___ RECORDS FOR THIS EXERCISE

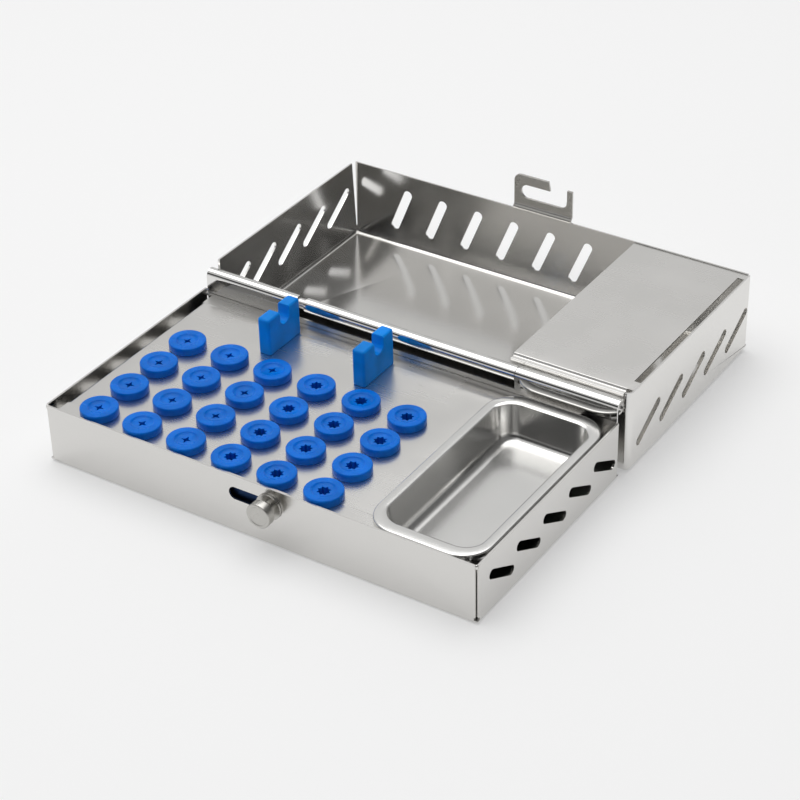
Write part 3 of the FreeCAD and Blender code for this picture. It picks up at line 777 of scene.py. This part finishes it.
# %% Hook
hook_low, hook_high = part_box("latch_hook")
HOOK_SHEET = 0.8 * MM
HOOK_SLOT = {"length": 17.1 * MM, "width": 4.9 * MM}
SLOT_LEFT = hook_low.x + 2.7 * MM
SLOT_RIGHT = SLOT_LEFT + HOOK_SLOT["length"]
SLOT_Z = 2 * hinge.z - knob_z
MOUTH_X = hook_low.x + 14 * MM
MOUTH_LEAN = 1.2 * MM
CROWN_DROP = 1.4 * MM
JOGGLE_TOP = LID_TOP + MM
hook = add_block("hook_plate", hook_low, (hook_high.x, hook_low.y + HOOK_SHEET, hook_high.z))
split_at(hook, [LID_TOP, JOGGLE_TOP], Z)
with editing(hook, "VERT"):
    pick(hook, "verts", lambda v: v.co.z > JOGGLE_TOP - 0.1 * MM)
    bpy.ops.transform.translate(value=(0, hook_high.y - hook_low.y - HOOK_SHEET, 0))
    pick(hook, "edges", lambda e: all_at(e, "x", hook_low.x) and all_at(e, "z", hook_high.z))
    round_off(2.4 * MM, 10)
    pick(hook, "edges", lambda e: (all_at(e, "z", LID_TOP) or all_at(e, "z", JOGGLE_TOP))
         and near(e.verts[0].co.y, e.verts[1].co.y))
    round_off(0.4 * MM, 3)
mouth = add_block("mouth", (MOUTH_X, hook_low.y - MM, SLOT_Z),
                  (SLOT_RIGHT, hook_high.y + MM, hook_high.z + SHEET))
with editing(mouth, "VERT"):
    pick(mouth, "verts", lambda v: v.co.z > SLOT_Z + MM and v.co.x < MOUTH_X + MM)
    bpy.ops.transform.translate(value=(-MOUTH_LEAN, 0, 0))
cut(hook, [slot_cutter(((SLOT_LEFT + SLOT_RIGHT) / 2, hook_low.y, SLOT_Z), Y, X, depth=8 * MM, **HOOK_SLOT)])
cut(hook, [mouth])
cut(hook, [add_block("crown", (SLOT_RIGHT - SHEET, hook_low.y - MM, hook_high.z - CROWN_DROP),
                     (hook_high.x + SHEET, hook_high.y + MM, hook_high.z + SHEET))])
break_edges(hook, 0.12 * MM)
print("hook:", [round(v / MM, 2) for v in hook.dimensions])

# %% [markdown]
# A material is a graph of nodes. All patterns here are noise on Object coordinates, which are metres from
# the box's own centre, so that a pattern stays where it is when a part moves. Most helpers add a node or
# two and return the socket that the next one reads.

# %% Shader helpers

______
___ RECORDS FOR THIS EXERCISE

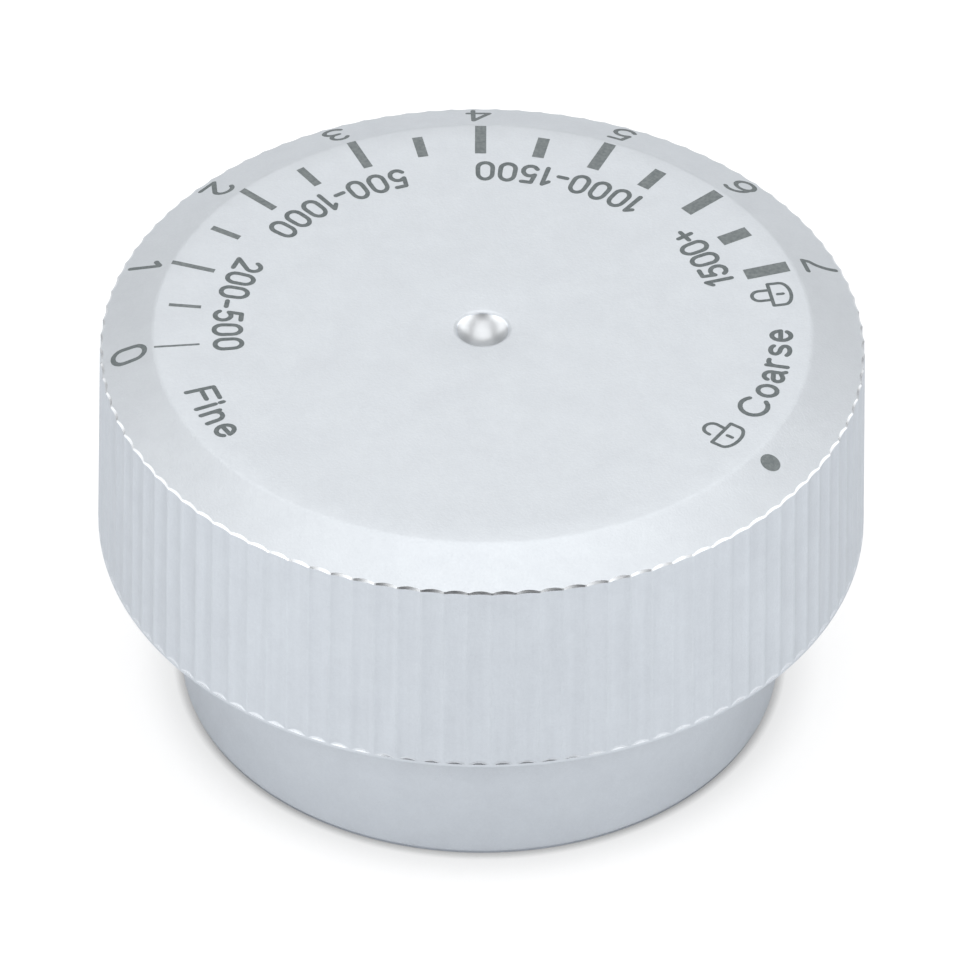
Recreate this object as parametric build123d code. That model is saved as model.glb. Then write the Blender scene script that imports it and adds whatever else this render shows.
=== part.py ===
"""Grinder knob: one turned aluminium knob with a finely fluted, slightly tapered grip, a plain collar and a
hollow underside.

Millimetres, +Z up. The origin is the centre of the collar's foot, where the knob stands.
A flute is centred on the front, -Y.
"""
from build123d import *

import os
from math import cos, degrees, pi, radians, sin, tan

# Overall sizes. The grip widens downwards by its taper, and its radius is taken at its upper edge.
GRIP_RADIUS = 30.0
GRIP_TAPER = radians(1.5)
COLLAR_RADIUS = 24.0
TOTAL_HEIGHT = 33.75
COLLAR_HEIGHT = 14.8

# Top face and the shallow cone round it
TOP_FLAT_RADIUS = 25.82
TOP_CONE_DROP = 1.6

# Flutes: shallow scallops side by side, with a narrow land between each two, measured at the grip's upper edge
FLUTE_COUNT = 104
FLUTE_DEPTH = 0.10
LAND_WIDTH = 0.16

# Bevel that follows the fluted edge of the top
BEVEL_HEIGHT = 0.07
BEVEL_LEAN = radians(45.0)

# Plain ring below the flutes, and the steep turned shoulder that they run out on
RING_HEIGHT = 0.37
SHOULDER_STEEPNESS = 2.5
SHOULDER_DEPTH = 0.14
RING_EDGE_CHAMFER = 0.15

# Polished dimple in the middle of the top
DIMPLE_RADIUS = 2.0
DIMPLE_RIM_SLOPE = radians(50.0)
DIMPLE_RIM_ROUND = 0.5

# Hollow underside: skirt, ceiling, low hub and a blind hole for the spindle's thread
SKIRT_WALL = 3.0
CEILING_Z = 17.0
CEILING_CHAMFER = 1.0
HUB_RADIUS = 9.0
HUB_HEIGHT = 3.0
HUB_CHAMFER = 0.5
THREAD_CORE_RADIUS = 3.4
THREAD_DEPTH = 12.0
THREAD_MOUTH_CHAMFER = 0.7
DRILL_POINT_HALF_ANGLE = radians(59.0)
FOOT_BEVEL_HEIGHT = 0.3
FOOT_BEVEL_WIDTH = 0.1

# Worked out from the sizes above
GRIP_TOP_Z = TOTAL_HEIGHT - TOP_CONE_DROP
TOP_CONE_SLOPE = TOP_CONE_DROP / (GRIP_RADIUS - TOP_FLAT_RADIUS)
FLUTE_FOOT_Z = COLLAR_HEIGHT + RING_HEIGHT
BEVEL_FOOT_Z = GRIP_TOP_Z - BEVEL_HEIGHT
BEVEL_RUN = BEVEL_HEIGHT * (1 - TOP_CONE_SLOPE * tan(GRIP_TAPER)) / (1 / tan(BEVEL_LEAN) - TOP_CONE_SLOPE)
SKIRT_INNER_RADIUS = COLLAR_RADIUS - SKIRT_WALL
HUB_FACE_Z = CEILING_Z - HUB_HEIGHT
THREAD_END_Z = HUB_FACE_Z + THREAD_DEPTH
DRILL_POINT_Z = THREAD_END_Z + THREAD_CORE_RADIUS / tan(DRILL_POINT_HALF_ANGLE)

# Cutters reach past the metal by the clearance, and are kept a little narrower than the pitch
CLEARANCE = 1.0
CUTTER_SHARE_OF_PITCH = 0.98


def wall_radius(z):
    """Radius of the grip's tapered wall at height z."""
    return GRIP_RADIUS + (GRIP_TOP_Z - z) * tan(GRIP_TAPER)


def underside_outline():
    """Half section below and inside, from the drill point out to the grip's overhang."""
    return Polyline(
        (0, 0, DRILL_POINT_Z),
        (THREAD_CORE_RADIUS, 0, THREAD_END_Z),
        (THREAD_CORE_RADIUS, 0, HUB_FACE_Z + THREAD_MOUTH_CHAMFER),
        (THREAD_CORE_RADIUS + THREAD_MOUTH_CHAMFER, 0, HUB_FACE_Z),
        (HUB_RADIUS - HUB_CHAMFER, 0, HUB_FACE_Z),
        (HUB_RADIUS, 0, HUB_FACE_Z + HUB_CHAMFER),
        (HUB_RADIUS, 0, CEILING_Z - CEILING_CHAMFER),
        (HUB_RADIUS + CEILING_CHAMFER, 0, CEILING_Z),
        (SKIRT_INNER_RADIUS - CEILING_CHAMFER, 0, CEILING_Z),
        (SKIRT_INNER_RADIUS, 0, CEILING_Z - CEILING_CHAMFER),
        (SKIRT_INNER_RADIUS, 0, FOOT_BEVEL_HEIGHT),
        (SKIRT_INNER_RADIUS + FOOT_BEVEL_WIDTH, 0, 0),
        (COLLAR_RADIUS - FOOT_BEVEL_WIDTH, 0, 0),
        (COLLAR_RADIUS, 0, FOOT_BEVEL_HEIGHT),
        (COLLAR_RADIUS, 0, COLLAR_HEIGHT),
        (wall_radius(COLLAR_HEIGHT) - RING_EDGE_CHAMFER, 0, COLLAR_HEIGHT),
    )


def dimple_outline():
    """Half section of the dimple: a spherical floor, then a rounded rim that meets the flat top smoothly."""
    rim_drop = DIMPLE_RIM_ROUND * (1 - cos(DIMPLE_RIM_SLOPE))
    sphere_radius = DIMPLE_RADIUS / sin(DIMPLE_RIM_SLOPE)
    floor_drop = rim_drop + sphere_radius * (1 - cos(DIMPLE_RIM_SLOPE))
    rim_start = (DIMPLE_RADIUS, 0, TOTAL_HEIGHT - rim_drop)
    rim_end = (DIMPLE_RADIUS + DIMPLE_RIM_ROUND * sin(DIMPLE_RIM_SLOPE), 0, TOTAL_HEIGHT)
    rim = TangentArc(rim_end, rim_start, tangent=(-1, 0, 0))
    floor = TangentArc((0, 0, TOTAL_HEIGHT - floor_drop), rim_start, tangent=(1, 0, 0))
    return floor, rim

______

(WHAT THE TASK REQUIRES): Show the lines of the data that hold the word "code".

(TASK OUTPUT):
Write part 3 of the FreeCAD and Blender code for this picture. It picks up at line 777 of scene.py. This part finishes it.
Recreate this object as parametric build123d code. That model is saved as model.glb. Then write the Blender scene script that imports it and adds whatever else this render shows.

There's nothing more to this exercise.